Recent trends on the catalytic activation of peroxymonosulfate for the abatement of organic dyes in waters
Enric Brillas
Abstract
Peroxymonosulfate (HSO 5 − , PMS) is a well-known oxidant for water treatment. It needs to be activated to form strong oxidizing agents of organic pollutants like sulfate radical (SO 4 • − ), hydroxyl radical ( • OH), superoxide ion radical (O 2 •− ), and the non-radical singlet oxygen ( 1 O 2 ). Recently, the removal of synthetic organic dyes from waters by PMS upon homogeneous and heterogeneous catalysts has received a great research attention due to their high effectiveness and oxidation rate determined by simple treatments centered at bench scale in the laboratory. The present review summarizes and analyzes the recent trends of this topic over the period 2020–2023. Homogeneous catalysts with transition metal ions like iron ions and Cu 2+ , and heterogeneous catalysts with single or mixed transition metals such as Co, Cu, Fe, and Mn, MOFs, and carbonaceous and other materials, have been examined. The action of these catalysts has been detailed for the generation of oxidizing agents from PMS activation. Selected examples describe the discoloration rate of synthetic waters contaminated with organic dyes and the influence of the operating variables on process performance.
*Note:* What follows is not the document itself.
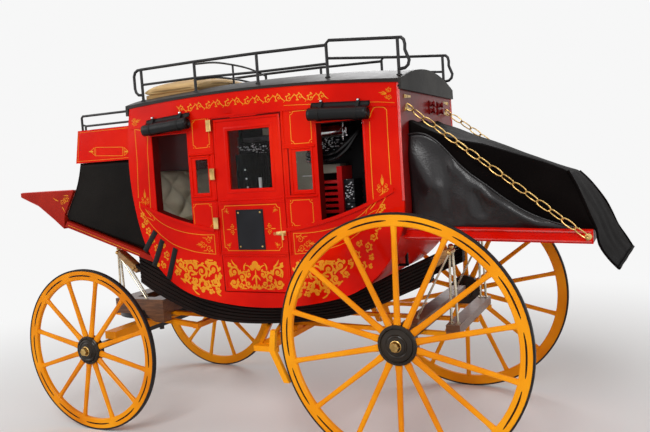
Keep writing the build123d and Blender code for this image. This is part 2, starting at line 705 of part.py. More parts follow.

The production of oxidants via radical and non-radical mechanisms of PMS reduction has been confirmed by specific scavengers and EPR analysis. In some cases, the effect of the aqueous matrix on the dye discoloration has been analyzed and the detection of its by-products has been described with proposal of pathways for the degradation/mineralization of dyes to better know their oxidation process. A final section proposes the future development of dyes remediation with catalytic activators of PMS. • Recent catalytic activation of peroxymonosulfate (PMS) for azo dye removal is summarized. • PMS activated by homogeneous, single and mixed transition metals, MOFs and carbonaceous catalysts. • Greater discoloration rate of azo dyes with Co catalysts than with Fe ones. • Non-radical ones with 1 O 2 and radical mechanisms mainly with SO 4 •− and • OH are described. • Removal in real waters < in pure waters: Cl − , SO 4 2−. , H 2 PO 4 − , HCO 3 − , CO 3 2− , and NOM as inhibitors.